Spring is finally here. Hurrah!
Our yard is beginning to bloom.
I find that I am so much more content with our little city plot when it is green and lush.
It is so much easier to see the potential for a little cottage farm life in the city.
What I am looking at and how I am looking at it (whatever IT may be,) matter.
My yard is always my yard. The potential is always there.
I just get impatient.
(It is almost always impatience with me isn’t it?)
And that is the lens I look through.
That is how I see it. I do not see it for for what it is, or even what it could be, but instead I see it only for what it is not. And oh, how I zoom in on those little nuggets, magnifying them until they cloud all my vision.

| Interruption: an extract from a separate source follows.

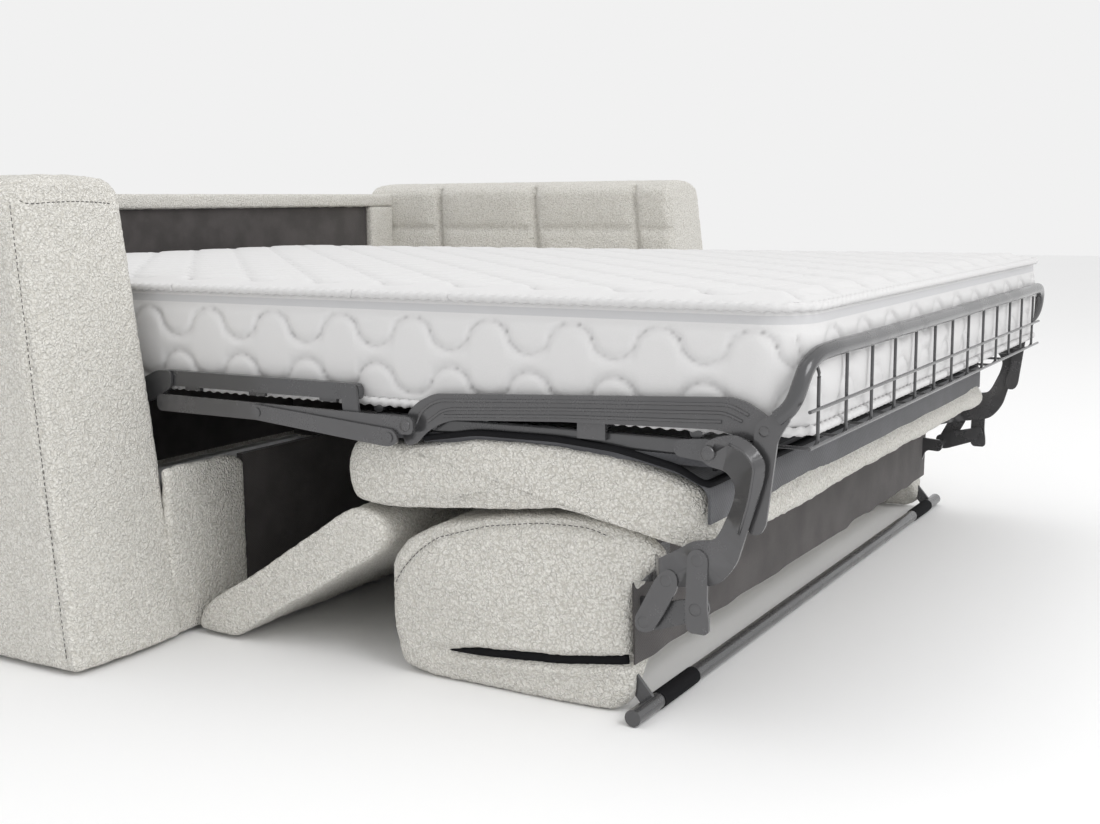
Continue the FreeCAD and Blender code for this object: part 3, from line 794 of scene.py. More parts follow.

I think maybe that is a little bit how it is when trying to form friendships and tribes.
Sometimes I am too busy looking longingly at the person I want to be my friend, that I cannot see the person who is looking longingly at me, who wants to be mine.
All too often I look through the lens of what I don’t have – the friendship, the house, the yard, the body type, – for so long, that I forget there are other lenses I can choose to put on.
There are other ways to see things.
That what is not can be beside the point.
Instead, I have to ask myself again: what is?
There are just two pretty blooms on the little rose bush that grows by my bedroom window, and a whole lot of empty thorny branches.
I see both.
Which one do I pick to take inside with me? The blooms or the thorns?
Again, and again, it is up to me to choose.
This is a lovely reminder for May Day. I tend to focus far too much on the thorns. I'm trying really hard to count my blessings!!!
I am right there with you!
Well said friend! I have that habit at looking at what isn't done and I'm trying hard to correct it.